I want to preface this review by saying that I saw the movie on Netflix and at the beginning it said that the film I was going to watch is an abridged and ‘censored’ version. So it’s possible that the version I saw won’t be the version that you might see. Nymphomaniac Volume 1 is a slow moving arthouse movie that happens to be about sex. This movie is really conversations between Charlotte Gainsbourg telling her story to Stellan Skarsgard and we see flashbacks of that happening. It’s mainly broken up into 5 chapters (at least for the first half of the story). These conversations are really interesting, especially as Gainsbourg and Skarsgard are very different people and have different perspectives on what happened, definitely one of the highlights of the film. It was interesting to listen to their conversations. Quite often there are a lot of comparisons from objects to things that happened in Joe’s life, an example being a comparison between fly fishing and sex. I get that a lot of people found some bits of the discussions and the comparisons pretentious (and it is), and to be fair they go a little too ridiculous with it sometimes. With that said, I think a lot of these bits are intentionally ridiculous and add quite a bit of humour. Actually there are surprisingly quite a lot of effective comedic moments in the movie, which does lighten up things a bit. It really needed them, because it is a really uncomfortable and bleak movie, even when watching it by yourself (I would know). It does feel a tad repetitive in some of the things that happen but it’s not like the same things happening every time, with every chapter we learn something new about Joe. I will say that I didn’t really feel any emotion throughout this movie. It is a rather cold movie, and on the whole the most emotion I felt was uncomfortableness at certain moments. Now I was still interested in the movie despite this, but it’s not really a movie where you get emotionally invested or anything like that. Now this is a review of essentially half the story, and as of this point I haven’t watched Volume 2, so I can’t tell yet how the whole complete story works just yet.

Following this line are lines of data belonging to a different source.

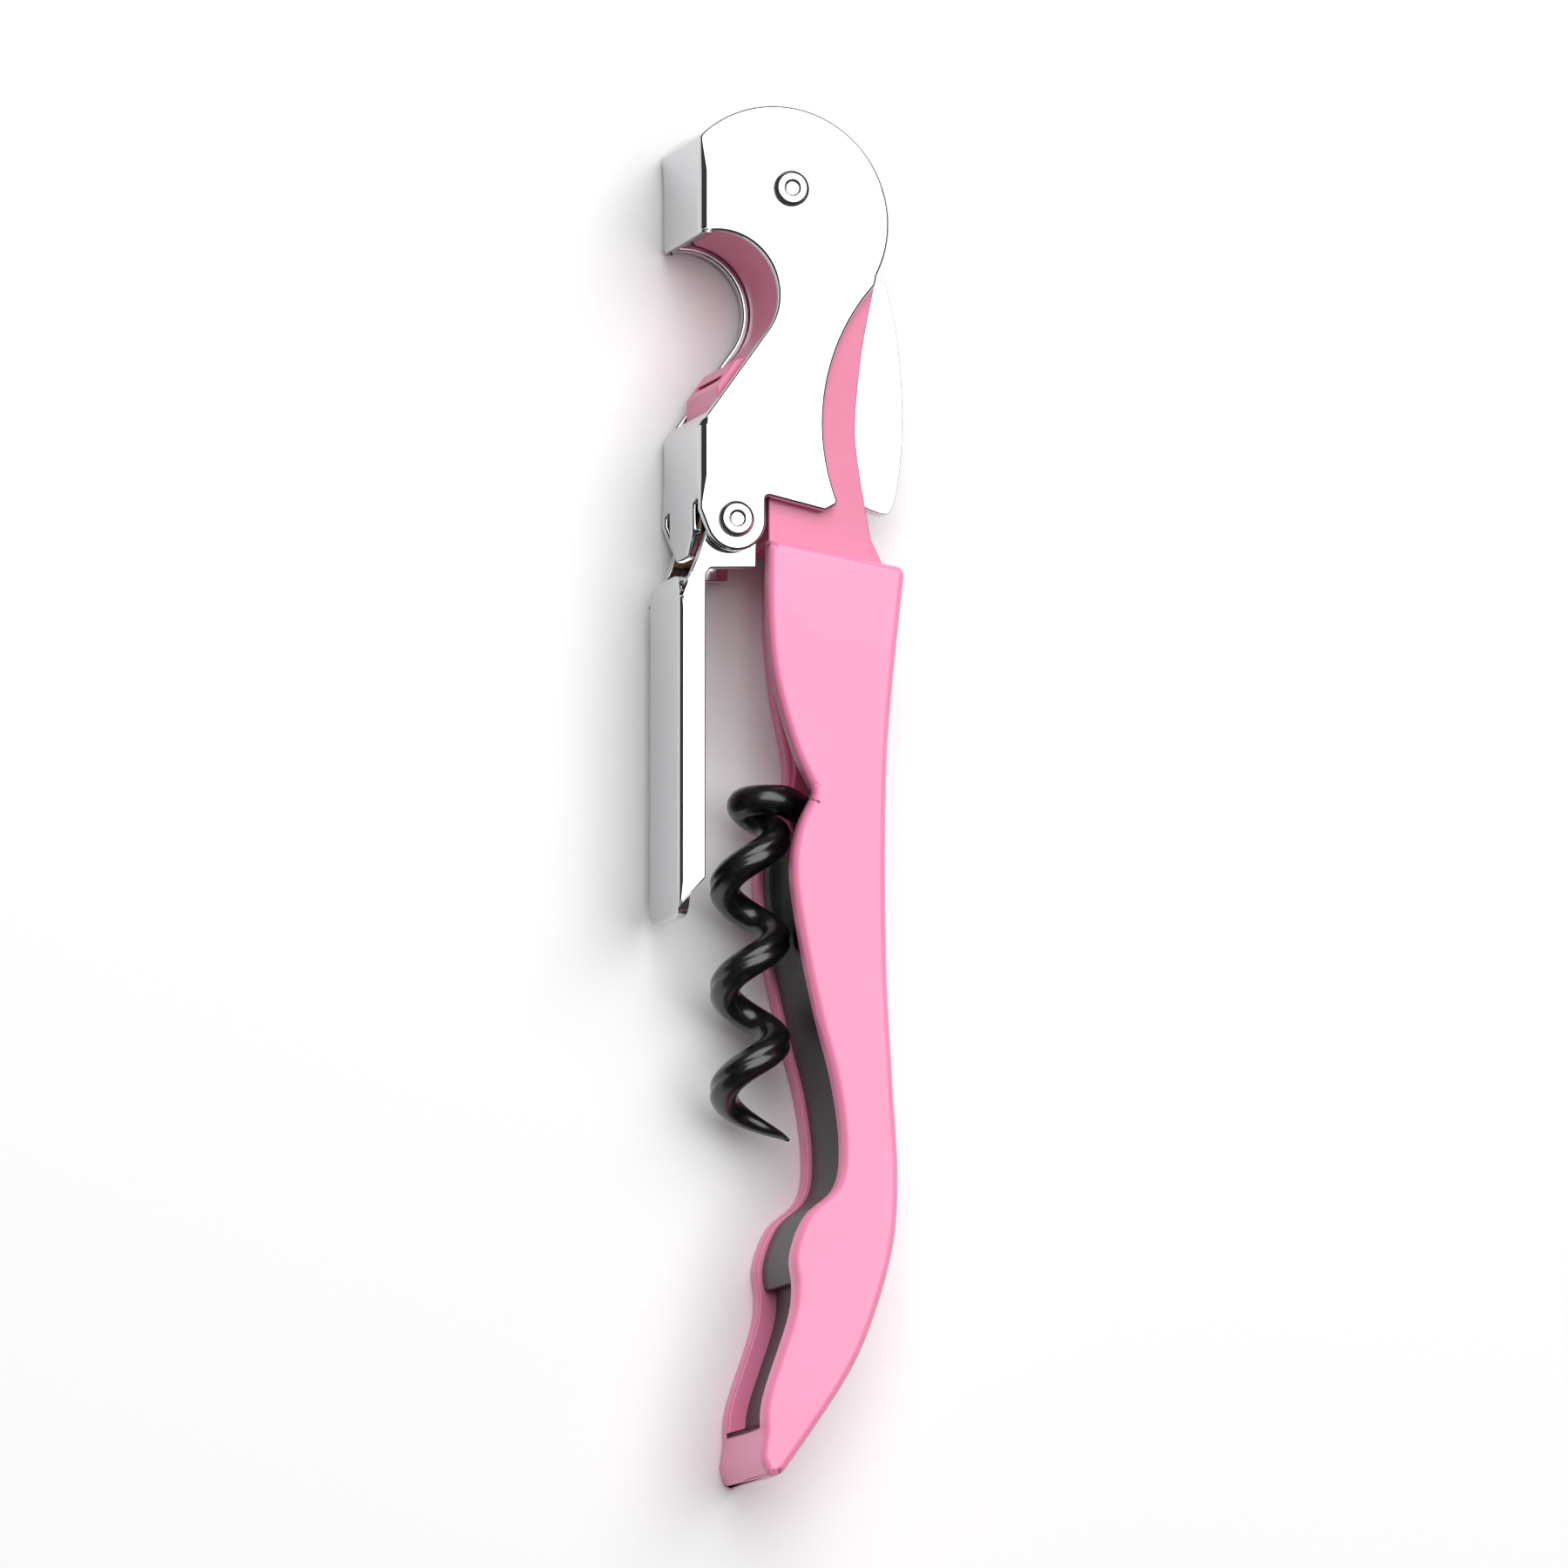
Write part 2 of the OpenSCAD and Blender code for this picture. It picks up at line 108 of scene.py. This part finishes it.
def platedMetal(name, colour, roughness, wear, lineWidth=0.0, lineAxis=1):
    # bright plating over pressed sheet: near mirror, with a slow ripple left by the press and
    # hair scratches from the drawer; lineWidth in mm gives the lines of turning or grinding
    material, tree, shader, place = newMaterial(name, {
        "Base Color": hexToLinear(colour), "Metallic": 1.0,
    })
    ripple = addNode(tree, "ShaderNodeTexNoise", inputs={"Scale": 1 / (7 * mm), "Detail": 1.0},
                     links={"Vector": (place, "Object")})
    squash = [1.0, 1.0, 1.0]
    squash[lineAxis] = 0.04
    stretch = addNode(tree, "ShaderNodeMapping", inputs={"Scale": squash},
                      links={"Vector": (place, "Object")})
    grain = addNode(tree, "ShaderNodeTexNoise",
                    inputs={"Scale": 1 / (max(lineWidth, 0.25) * mm), "Detail": 3.0},
                    links={"Vector": (stretch, "Vector")})
    rough = addNode(tree, "ShaderNodeMapRange",
                    inputs={"From Min": 0.35, "From Max": 0.75,
                            "To Min": roughness, "To Max": roughness + wear},
                    links={"Value": (grain, "Fac")})
    tree.links.new(rough.outputs["Result"], shader.inputs["Roughness"])
    low = addNode(tree, "ShaderNodeBump", inputs={"Strength": 0.12, "Distance": 0.05 * mm},
                  links={"Height": (ripple, "Fac")})
    fine = addNode(tree, "ShaderNodeBump",
                   inputs={"Strength": 0.35 if lineWidth else 0.05, "Distance": 0.01 * mm},
                   links={"Height": (grain, "Fac"), "Normal": (low, "Normal")})
    tree.links.new(fine.outputs["Normal"], shader.inputs["Normal"])
    return material


def coatedWire(name):
    # low-friction coating baked on spring wire: black, smooth, with a broad soft
    # highlight and slightly greyer, rougher flecks
    material, tree, shader, place = newMaterial(name, {
        "IOR": 1.45, "Coat Weight": 0.6, "Coat Roughness": 0.18,
    })
    speck = addNode(tree, "ShaderNodeTexNoise", inputs={"Scale": 1 / (0.5 * mm), "Detail": 4.0},
                    links={"Vector": (place, "Object")})
    share = addNode(tree, "ShaderNodeMapRange", inputs={"From Min": 0.35, "From Max": 0.8},
                    links={"Value": (speck, "Fac")})
    tone = addNode(tree, "ShaderNodeMix", settings={"data_type": "RGBA"},
                   inputs={mixSocket["first"]: hexToLinear("#060607"),
                           mixSocket["second"]: hexToLinear("#1c1c1e")},
                   links={mixSocket["factor"]: (share, "Result")})
    tree.links.new(tone.outputs[mixSocket["mixed"]], shader.inputs["Base Color"])
    rough = addNode(tree, "ShaderNodeMapRange", inputs={"To Min": 0.22, "To Max": 0.42},
                    links={"Value": (speck, "Fac")})
    tree.links.new(rough.outputs["Result"], shader.inputs["Roughness"])
    bump = addNode(tree, "ShaderNodeBump", inputs={"Strength": 0.15, "Distance": 0.02 * mm},
                   links={"Height": (speck, "Fac")})
    tree.links.new(bump.outputs["Normal"], shader.inputs["Normal"])
    return material


gripPlastic = mouldedPlastic("polishedPinkAbs", "#fb93bc", "#f98ab4", 0.34, 0.12)  # soft, even sheen
# the neck frame is the grip's own pink; both of its tones are darkened as painted shade for the notch and the
# neck under the lever cheeks
shadedFramePaint = mouldedPlastic("pinkPowderCoatPaintedShade", "#e2749c", "#d9688f", 0.38, 0.3)  # the grip's pink painted darker as painted shade, slightly pebbled
cradlePlastic = mouldedPlastic("blackMouldedNylon", "#141414", "#0b0b0b", 0.5, 0.5)  # dull, lost in shade
spacerPlastic = mouldedPlastic("blackAcetal", "#1a1a1a", "#101010", 0.45, 0.3)  # waxy and dark
leverChrome = platedMetal("brightChromePlate", "#c9cacc", 0.05, 0.08)  # mirrors the softbox and the floor
rivetChrome = platedMetal("brightRivetPlate", "#cbc8c6", 0.08, 0.1)  # a little duller than the levers
pinSteel = platedMetal("turnedSteel", "#b9b9bb", 0.25, 0.15, 0.2, 2)  # fine lines round the pin
bushBrass = platedMetal("turnedBrass", "#d9a441", 0.2, 0.15, 0.2, 2)  # a warm glint in the hinge
bladeSteel = platedMetal("satinGroundSteel", "#cfcfd1", 0.22, 0.14, 0.22, 1)  # long grinding lines
wireCoat = coatedWire("bakedBlackCoat")  # black with one soft highlight along each turn

pivotHeights = (0, 24.6, 54.05)  # mm: the worm's pivot, the hinge and the head rivet
flatAngle = math.radians(0.05)  # faces this close to parallel are one flat
sharpAngle = math.radians(32)  # edges sharper than this are broken


def mergeFlats(mesh):
    # a cut across the pivots leaves each flat in parts without holes, and each part becomes one face
    cuts = set()
    for height in pivotHeights:
        whole = mesh.verts[:] + mesh.edges[:] + mesh.faces[:]
        made = bmesh.ops.bisect_plane(mesh, geom=whole, dist=1e-7,
                                      plane_co=(0, height * mm, 0), plane_no=(0, 1, 0))
        cuts.update(item for item in made["geom_cut"] if isinstance(item, bmesh.types.BMEdge))
    seen = set()
    regions = []
    for seed in mesh.faces:
        if seed in seen:
            continue
        seen.add(seed)
        region, waiting = [], [seed]
        while waiting:
            face = waiting.pop()
            region.append(face)
            for edge in face.edges:
                for other in [] if edge in cuts else edge.link_faces:
                    if other not in seen and other.normal.angle(seed.normal) < flatAngle:
                        seen.add(other)
                        waiting.append(other)
        corners = {corner for face in region for corner in face.verts}
        sides = {edge for face in region for edge in face.edges}
        if len(region) > 1 and len(corners) - len(sides) + len(region) == 1:
            regions.append(region)
    for region in regions:
        bmesh.ops.dissolve_faces(mesh, faces=region)


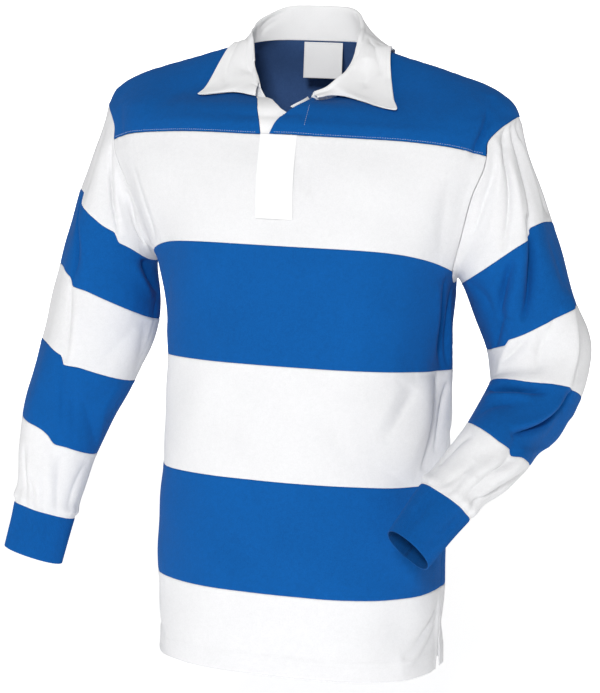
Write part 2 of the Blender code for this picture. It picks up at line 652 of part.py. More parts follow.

There are a lot of actors in this movie and they do a great job in their roles. Charlotte Gainsbourg plays the lead character of Joe, we really just see her as she’s talking to Stellan Skarsgard’s character of Seligman and have a lot of conversations, both Gainsbourg and Skarsgard are great. In the flashbacks, the younger version of Joe is played by Stacy Martin, who does a fantastic job, in this volume, Martin really gets the lead in the movie. She has to do a lot of things, it’s a very challenging role and she absolutely nails it. Shia LaBeouf is also quite good in his (small) role here, though his English accent is a little hit or miss. We also have Christian Slater and Connie Nielsen as Joe’s parents, good in their limited screentime. We also get a bit of Uma Thurman in one chapter, also great. Really everyone did a good job in their roles.

I’ve only seen one movie from Lars von Trier now, but I can tell from his work on Nymphomaniac Volume 1 that he’s great at his craft. As this is a movie called Nymphomaniac, surrounding a sex addict, you can tell that there is a lot of sex shown on screen. However it actually isn’t exploitive or pornographic. It is basically as graphic as porn as you see pretty much everything, though apparently no actual sex was performed and there was a lot of body doubles, prosthetics and CGI face swapping involved. However it’s not particularly sexy, it doesn’t glamourize it at all, just portraying the sexual acts on screen with honesty to the story. It treated it much like how the movie Shame treated it (another movie about a sex addict), the sex actually has a point. As I said earlier, the version of Nymphomaniac I saw was apparently a ‘censored’ version, so I’m guessing there’s another version that’s much more graphic than this. There was some interesting editing choices made, with some scenes cutting to things like animals, and this mostly worked for me. This film would also have some visuals shown on screen, with words, numbers and shapes actually being drawn on screen during scenes (which surprised me). As much as I mostly loved Lars von Trier’s direction, there were some odd choices made that were out of place. For example, in chapter 3, the framing of the screen was much smaller compared to the rest of the movie, and I don’t really know why. Then in another chapter, it switched to black and white. Also the aforementioned visuals being shown on screen can be a little too much and trying too hard. I liked some of these moments, but we didn’t need a diagram to be drawn out showing Joe parking a car or things like that. They didn’t take the movie down a lot but it was a bit distracting.

Nymphomaniac Volume 1 is definitely not for everyone. It is a difficult to watch, slow moving arthouse movie about a sex addict. If you’re not immediately turned off by this concept and are interested in it based on my thoughts on the film, maybe you should check it out. However, it worked for me, The direction was mostly fantastic, the cast was great, and it was an effective story. With all that being said, this is only the first half of the movie, as of this moment writing this review I’ve just watched Volume 1 (and by the time I uploaded this review I would’ve watched Volume 2), so my view on part 1 could change depending on how the second part goes. It’s made me interested to watch the second half of the story, as well as von Trier’s other movies. Again though, I’ll probably need to watch Volume 2 before coming to a proper conclusion to the overall story.